Nope.  If you just put a zinc strip and a copper strip into a beaker of water, nothing happens, correct?  If you add some sodium bicarbonate there, nothing happens, right?  But now if you add some copper sulfate into the solution, you suddenly see a layer of copper forming on the zinc metal.  Why is this?  This is because the copper ion is a good oxidizer in comparison to the zinc metal.  It will oxidize the zinc (Take electrons from it) and form copper metal while the now positively charged zinc ions move into solution.

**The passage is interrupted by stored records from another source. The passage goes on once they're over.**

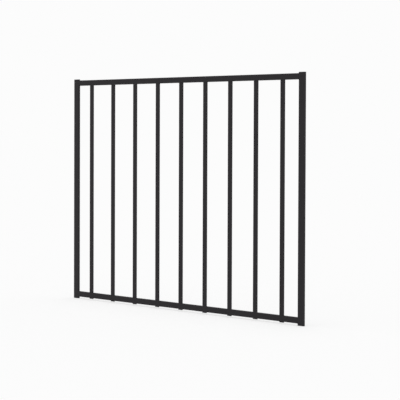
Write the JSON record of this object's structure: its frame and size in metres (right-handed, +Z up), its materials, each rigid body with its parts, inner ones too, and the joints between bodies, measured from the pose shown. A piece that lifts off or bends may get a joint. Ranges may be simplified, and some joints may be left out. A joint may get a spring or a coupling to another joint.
{
  "type": "metal garden fence panel",
  "caption": "Flat welded panel of upright flat bars held in two rectangular-tube rails, between two wider stiles that run a little past the rails.",
  "frame": {"origin": "middle of the left stile's outer face, at half the panel's height, where the panel is fixed to a post", "axes": "+X along the panel towards the right stile, +Z up, -Y towards the front"},
  "size_m": [1.2, 0.01, 0.9],
  "materials": {
    "steel": "black powder coat, satin, with a fine texture",
    "cap_plastic": "moulded black polyethylene, matt"
  },
  "bodies": {
    "root": {"left_stile": "steel", "right_stile": "steel", "top_rail": "steel", "bottom_rail": "steel", "bar_1": "steel", "bar_2": "steel", "bar_3": "steel", "bar_4": "steel", "bar_5": "steel", "bar_6": "steel", "bar_7": "steel", "bar_8": "steel", "bar_9": "steel", "left_top_cap": "cap_plastic", "right_top_cap": "cap_plastic", "left_foot_cap": "cap_plastic", "right_foot_cap": "cap_plastic", "frame_welds": "steel", "top_rail_welds": "steel", "bottom_rail_upper_welds": "steel", "bottom_rail_lower_welds": "steel"}
  },
  "joints": []
}
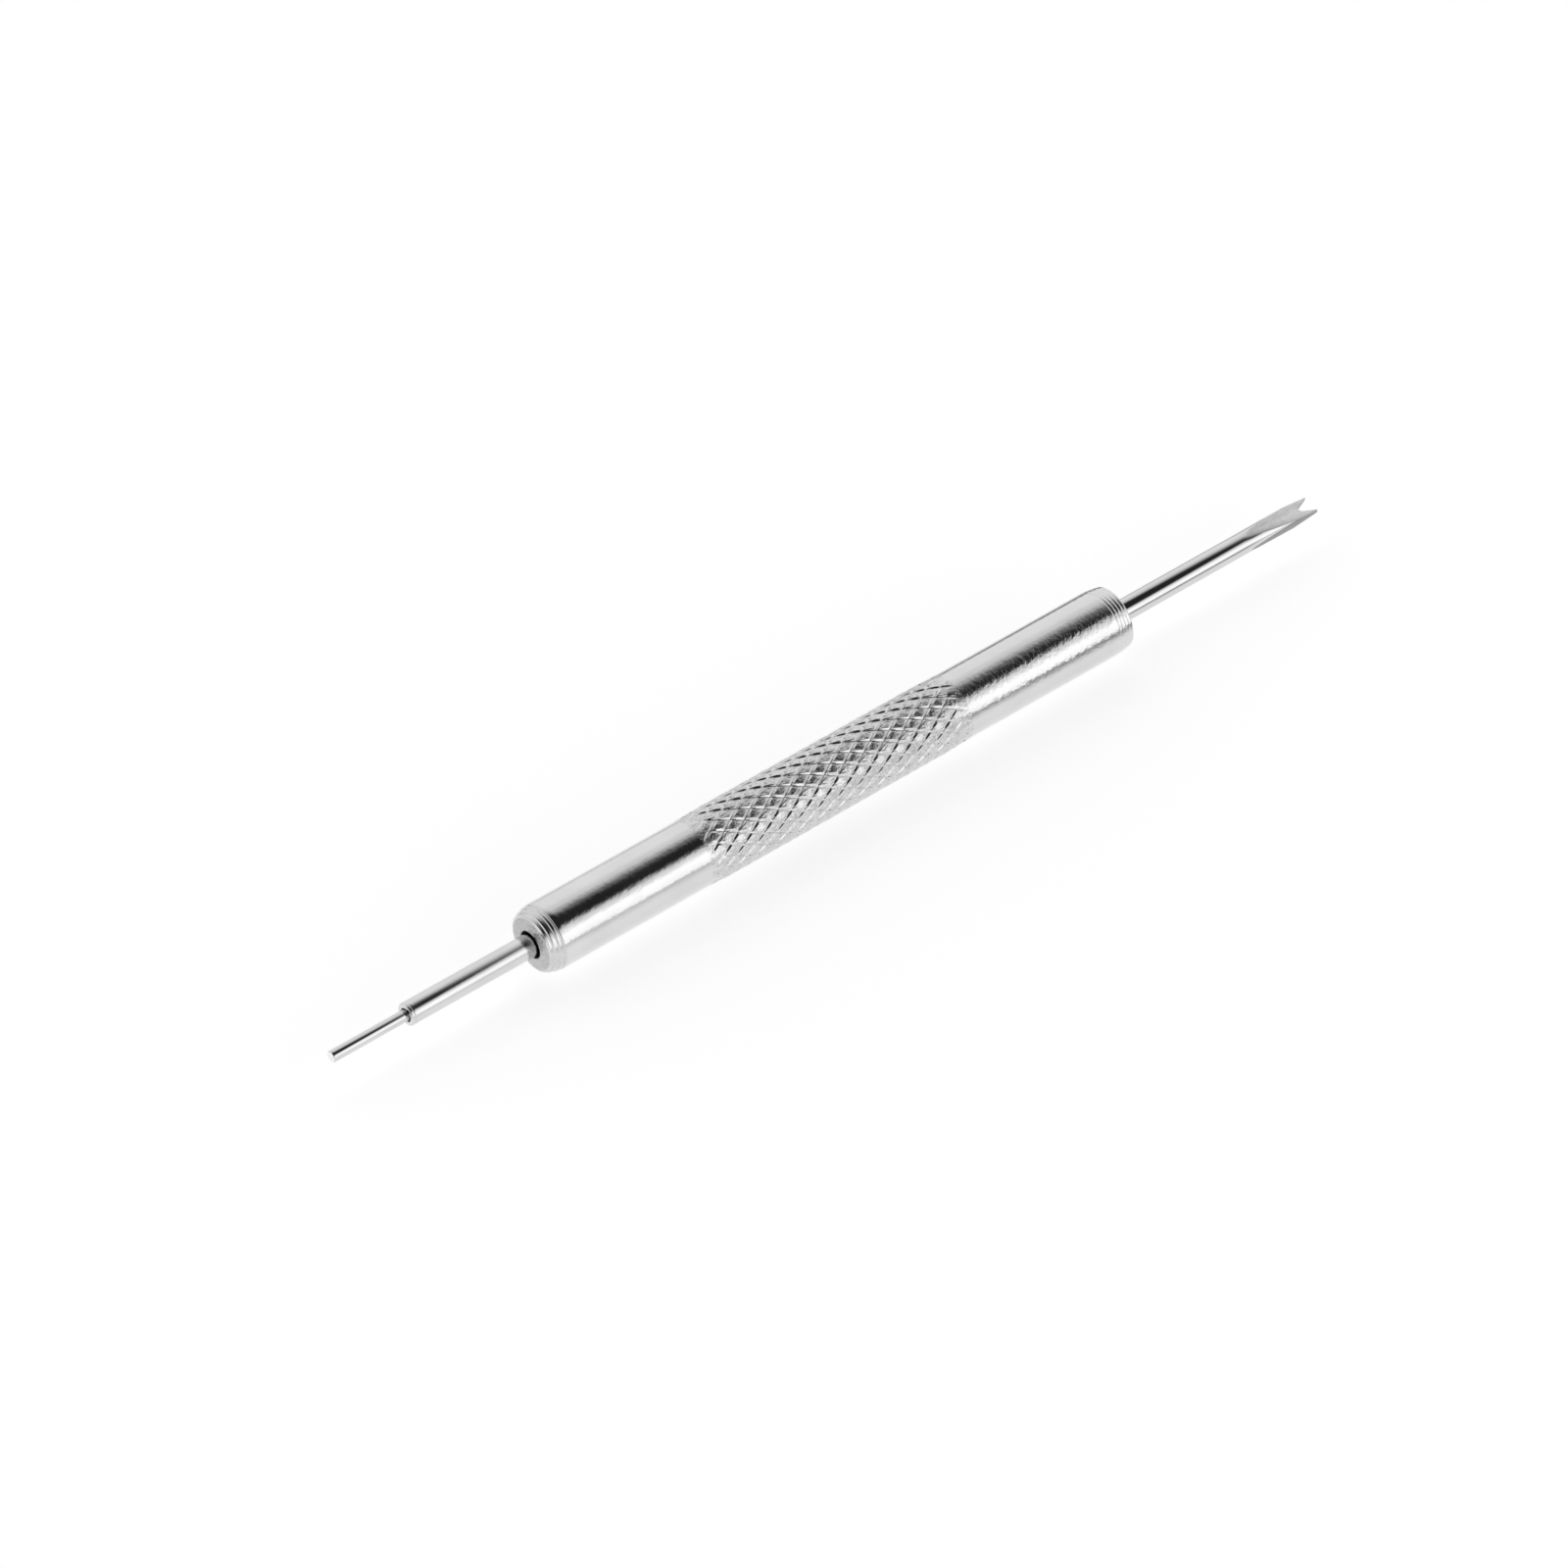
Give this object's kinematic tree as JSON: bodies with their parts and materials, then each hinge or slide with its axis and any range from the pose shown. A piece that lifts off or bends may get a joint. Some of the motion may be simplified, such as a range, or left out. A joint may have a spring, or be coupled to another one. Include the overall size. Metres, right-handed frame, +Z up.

In chemistry, EVERYTHING involves the movement of electrons.  When the copper ions turn into copper metal, the following is happening:  Cu(+2) + 2e- => Cu(s).  At the same time, the zinc metal is giving up electrons to form Zn(+2) ions in the following reaction:  Zn(s) => 2e- + Zn(+2).  Both reactions (Half-reaction) occur at the same time, so the overall reaction you see is Zn(s) + Cu(+2) => Cu(s) + Zn(+2).  If you take a beaker with a ZnSO4 solution in it and place a zinc rod in there, and in a separate beaker place a copper rod in a solution of CuSO4 you can actually carry out each of the half reactions.  In order for the reaction to get going, you need to go and give the electrons a way to get from Beaker 1 into Beaker 2, and a way for the charges to balance out.  To get the electrons to flow, you connect the two rods with a wire.  To get the charges to remain balances, you add a "salt bridge".  The salt bridge is just a tube with a salty solution in there that is plugged on the ends with cotton, or a semi-permeable membrane to allow the ions to flow through, but not the solution.  When you do this, the half reactions I wrote above happen spontaneously!  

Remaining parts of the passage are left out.